Американская демократия, судя по всему, что автор наблюдал на протяжении собственной жизни и читал про Америку в книгах людей, которые знали её куда лучше, чем он (хотя и ему довелось узнать её очень неплохо), означает, что власть диверсифицирована в её пределах куда больше, чем во всех прочих странах мира, вместе взятых. То есть право делать гадости окружающим странам, подвергать опасности жизни населяющих эти страны людей, рассматривать под лупой их грязное бельё, открыто их грабить или тихо запускать руку в их карманы принадлежит в Америке кому угодно.

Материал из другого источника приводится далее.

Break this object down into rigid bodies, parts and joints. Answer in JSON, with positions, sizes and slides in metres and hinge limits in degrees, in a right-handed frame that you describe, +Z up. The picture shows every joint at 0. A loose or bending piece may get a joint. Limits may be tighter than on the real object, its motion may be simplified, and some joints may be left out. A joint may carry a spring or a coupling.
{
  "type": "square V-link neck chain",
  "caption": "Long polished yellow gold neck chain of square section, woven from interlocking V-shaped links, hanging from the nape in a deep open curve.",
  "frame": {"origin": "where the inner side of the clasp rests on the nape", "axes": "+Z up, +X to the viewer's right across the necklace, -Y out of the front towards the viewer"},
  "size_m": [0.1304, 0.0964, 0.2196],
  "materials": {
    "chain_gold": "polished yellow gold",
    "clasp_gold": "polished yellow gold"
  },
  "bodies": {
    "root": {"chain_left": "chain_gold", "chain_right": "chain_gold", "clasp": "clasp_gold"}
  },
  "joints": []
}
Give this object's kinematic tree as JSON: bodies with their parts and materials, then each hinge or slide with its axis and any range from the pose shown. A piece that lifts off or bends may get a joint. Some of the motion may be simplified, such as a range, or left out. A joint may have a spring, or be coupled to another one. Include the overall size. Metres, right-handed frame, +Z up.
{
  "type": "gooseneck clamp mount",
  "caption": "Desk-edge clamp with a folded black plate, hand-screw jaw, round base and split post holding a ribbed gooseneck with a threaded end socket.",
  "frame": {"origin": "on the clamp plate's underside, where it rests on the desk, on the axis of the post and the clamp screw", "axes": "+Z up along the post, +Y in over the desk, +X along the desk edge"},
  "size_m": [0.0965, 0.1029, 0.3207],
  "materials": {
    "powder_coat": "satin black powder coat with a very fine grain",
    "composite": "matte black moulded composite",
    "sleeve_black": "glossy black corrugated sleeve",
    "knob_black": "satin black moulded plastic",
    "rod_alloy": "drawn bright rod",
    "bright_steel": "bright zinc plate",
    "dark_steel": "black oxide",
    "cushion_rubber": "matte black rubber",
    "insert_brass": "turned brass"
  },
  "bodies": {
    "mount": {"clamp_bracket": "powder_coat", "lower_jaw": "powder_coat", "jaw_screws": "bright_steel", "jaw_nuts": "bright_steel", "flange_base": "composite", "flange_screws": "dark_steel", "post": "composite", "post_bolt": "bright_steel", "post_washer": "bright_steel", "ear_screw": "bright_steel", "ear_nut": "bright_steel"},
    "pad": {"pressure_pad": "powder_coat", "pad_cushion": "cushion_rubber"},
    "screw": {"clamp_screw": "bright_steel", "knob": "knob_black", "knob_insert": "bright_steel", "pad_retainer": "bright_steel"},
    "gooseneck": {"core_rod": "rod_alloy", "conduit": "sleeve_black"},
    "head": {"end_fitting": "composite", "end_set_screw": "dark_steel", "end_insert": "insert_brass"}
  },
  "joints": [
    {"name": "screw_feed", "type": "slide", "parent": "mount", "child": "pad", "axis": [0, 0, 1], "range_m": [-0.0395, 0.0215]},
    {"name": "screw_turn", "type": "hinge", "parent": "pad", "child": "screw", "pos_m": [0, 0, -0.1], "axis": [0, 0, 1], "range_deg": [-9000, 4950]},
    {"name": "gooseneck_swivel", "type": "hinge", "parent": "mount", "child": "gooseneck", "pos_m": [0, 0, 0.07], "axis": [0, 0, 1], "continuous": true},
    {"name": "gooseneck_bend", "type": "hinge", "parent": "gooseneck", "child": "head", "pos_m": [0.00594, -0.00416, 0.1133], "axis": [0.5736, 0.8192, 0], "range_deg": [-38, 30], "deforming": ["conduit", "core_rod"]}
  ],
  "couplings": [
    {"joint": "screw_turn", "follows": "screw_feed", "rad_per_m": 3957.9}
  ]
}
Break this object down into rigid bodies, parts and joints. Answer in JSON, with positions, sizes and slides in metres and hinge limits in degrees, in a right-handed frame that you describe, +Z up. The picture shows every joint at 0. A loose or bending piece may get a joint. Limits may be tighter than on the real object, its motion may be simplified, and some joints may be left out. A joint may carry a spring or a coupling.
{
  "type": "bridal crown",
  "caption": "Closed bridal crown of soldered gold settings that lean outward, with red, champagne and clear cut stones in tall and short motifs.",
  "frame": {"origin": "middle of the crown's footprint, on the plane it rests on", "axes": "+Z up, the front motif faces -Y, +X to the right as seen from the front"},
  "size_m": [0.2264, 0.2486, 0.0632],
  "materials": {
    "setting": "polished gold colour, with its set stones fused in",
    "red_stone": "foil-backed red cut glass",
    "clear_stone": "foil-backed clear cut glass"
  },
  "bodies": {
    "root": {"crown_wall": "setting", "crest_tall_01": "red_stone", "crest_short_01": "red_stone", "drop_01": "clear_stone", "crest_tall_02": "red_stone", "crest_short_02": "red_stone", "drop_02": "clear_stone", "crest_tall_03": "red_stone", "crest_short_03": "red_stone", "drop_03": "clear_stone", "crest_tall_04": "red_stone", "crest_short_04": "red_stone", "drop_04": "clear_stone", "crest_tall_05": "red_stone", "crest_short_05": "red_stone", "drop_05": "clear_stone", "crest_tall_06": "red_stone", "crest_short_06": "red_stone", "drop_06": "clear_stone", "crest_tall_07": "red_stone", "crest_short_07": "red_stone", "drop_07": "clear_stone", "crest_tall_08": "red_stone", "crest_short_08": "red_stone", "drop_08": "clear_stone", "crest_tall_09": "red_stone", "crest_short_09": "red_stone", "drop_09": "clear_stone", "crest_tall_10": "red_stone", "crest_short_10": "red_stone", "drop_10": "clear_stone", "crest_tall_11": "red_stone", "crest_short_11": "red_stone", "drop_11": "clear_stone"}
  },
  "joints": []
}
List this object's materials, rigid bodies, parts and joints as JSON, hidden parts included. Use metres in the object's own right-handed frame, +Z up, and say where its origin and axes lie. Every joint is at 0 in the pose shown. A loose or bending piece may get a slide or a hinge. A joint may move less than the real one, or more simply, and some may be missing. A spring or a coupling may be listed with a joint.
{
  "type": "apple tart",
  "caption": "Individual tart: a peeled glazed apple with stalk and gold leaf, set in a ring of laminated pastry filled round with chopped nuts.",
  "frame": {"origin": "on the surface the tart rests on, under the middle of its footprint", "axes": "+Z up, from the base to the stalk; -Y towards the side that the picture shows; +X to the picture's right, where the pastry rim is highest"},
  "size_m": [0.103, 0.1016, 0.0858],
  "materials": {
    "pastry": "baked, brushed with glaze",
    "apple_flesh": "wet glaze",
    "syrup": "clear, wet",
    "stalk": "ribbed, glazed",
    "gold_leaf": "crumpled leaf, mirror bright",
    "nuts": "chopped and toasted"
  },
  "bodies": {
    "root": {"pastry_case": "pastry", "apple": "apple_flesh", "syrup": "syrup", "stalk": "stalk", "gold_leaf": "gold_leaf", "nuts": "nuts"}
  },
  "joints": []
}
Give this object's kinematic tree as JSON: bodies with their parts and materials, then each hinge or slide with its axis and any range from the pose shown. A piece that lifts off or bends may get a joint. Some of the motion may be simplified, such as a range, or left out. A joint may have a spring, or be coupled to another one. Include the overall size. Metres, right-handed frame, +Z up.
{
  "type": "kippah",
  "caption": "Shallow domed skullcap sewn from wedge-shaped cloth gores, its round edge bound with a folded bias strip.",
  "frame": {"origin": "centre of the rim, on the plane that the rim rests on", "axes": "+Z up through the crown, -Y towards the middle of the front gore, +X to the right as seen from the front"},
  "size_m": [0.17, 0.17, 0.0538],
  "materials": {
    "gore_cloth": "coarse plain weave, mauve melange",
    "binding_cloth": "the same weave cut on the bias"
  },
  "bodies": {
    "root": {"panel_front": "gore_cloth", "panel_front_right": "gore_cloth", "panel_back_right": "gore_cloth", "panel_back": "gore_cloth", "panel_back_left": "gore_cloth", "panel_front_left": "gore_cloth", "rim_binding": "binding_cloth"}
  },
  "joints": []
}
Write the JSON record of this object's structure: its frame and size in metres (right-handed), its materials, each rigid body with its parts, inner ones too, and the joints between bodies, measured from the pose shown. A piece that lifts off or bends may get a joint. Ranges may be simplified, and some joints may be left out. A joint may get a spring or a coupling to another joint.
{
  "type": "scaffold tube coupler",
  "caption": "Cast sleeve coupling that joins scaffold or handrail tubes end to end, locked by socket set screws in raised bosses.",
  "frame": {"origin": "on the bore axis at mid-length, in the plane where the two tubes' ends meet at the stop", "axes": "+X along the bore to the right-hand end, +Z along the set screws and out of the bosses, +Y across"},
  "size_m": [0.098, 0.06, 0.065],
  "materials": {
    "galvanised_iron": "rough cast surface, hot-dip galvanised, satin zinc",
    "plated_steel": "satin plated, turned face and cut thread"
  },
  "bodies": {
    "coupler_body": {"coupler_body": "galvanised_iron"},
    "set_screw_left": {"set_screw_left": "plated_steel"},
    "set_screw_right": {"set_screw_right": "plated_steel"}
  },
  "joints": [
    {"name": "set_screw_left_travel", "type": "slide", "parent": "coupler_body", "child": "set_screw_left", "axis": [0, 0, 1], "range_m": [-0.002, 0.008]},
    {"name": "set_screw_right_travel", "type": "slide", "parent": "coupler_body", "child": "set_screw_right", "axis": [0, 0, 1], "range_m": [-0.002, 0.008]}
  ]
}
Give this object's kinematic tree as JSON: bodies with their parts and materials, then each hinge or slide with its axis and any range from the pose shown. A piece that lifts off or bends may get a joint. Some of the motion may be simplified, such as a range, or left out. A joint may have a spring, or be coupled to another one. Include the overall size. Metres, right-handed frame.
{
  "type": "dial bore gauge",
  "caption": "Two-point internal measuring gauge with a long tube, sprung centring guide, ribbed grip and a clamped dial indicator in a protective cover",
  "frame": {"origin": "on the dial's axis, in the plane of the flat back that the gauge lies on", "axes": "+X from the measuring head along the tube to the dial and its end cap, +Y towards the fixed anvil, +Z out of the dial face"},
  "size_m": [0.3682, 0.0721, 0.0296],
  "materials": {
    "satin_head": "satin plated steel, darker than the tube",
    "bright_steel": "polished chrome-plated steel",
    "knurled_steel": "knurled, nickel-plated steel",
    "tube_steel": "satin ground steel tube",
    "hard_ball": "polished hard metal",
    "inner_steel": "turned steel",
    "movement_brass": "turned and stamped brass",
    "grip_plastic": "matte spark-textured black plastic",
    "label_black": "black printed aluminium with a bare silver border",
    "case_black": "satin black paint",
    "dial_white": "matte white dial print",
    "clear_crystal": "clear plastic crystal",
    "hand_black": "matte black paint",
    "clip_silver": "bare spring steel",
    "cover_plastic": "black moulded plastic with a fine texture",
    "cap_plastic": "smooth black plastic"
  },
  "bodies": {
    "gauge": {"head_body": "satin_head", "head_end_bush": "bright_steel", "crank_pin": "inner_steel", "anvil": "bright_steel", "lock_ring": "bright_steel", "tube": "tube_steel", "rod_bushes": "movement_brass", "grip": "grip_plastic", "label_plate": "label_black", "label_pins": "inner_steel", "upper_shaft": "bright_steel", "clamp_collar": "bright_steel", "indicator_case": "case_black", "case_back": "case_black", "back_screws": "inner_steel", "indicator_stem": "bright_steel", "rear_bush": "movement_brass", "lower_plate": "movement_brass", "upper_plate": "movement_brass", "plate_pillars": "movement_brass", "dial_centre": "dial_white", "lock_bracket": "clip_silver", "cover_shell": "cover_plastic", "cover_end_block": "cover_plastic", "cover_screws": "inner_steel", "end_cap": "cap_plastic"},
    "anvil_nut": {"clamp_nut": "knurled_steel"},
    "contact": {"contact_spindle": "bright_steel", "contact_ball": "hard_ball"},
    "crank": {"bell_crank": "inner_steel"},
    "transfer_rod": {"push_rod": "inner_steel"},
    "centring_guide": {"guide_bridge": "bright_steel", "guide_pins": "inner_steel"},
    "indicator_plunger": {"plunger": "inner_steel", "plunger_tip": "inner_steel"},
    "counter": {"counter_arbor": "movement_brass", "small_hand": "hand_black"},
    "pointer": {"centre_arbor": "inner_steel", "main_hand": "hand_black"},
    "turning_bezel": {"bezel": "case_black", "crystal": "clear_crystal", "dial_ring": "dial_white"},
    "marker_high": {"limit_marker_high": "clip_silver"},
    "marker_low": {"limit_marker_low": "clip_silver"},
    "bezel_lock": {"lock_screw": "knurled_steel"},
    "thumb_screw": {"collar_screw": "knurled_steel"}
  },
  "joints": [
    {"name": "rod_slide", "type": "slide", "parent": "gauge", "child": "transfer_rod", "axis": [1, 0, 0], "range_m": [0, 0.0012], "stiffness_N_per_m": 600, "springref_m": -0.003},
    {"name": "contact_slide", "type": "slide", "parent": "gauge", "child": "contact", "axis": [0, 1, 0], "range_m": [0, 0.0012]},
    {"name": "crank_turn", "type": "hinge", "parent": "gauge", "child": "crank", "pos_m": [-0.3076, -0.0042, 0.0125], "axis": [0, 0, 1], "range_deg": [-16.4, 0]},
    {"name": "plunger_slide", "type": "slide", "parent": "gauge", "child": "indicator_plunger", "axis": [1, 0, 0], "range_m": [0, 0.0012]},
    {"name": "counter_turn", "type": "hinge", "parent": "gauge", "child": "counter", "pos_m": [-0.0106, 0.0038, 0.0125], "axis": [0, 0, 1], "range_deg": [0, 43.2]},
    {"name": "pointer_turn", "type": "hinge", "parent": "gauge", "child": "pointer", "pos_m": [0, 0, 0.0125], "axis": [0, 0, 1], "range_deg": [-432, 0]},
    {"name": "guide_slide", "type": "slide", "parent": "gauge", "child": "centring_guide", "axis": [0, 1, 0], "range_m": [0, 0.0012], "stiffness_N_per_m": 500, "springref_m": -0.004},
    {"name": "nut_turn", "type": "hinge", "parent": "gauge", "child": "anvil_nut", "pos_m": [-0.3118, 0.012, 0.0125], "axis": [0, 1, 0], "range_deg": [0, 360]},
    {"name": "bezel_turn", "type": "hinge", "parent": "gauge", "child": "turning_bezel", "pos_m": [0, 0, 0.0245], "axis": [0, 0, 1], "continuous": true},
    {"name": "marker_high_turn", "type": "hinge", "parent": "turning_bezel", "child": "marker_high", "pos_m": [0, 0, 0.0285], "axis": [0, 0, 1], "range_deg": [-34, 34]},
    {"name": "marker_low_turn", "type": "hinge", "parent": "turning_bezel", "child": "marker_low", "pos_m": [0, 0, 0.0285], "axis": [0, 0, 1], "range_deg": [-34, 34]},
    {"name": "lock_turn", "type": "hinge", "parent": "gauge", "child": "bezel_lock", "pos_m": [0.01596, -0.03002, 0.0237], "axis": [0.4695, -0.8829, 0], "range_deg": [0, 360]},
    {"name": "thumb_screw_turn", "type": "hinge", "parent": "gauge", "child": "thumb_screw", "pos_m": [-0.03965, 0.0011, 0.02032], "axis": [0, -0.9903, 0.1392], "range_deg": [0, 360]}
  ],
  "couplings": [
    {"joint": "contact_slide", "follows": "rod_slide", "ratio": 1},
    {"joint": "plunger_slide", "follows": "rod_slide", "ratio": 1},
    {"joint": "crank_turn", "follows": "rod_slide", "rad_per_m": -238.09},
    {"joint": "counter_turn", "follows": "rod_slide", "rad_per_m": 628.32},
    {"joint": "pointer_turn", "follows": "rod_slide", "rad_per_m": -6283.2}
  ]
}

Это и конгресс США, и американские суды, и американские спецслужбы, и средства массовой информации, да и вообще кто угодно — лишь бы он (не важно, государственная структура, корпорация или частное лицо) захотел это сделать. И после этого они там у себя, на Большом Острове За Океаном удивляются, что их в этом мире никто не любит! Их полюбить просто — когда хорошо не знаешь. Но разлюбить, после непосредственного знакомства, ещё легче. Особенно конгресс.

Если Америка не хочет выполнять подписанные ею договоры, она их просто отменяет. Выходит из них, и всё. Причём даже не продумывает последствий. После этого непонятно, зачем эти договоры должны выполнять другие и чего в Штатах обижаются, подозревая, что их обманывают. Скорее странно, что при таком отношении к своим обязательствам кто-то им верит и что-то с ними подписывает. Автору всё больше кажется, что все эти бумажки, о которых с таким уважением говорят прорабатывавшие их на протяжении всей своей жизни дипломаты, не стоят той целлюлозы, на которой напечатаны. Ну, подписал ты договор с грабителем, что он обязуется сделать то-то и то-то. И не делать того и этого. Что это изменит, когда он свяжет тебя по рукам и ногам (а суть любого договора именно в этом) и ты полностью окажешься в его власти? Желающие могут попробовать. Дипломаты хотят есть и пить, давать детям образование и чтобы их уважали. Интересы страны, которую они представляют, некоторых из них волнуют. Но необязательно. Так что вопросов тут много.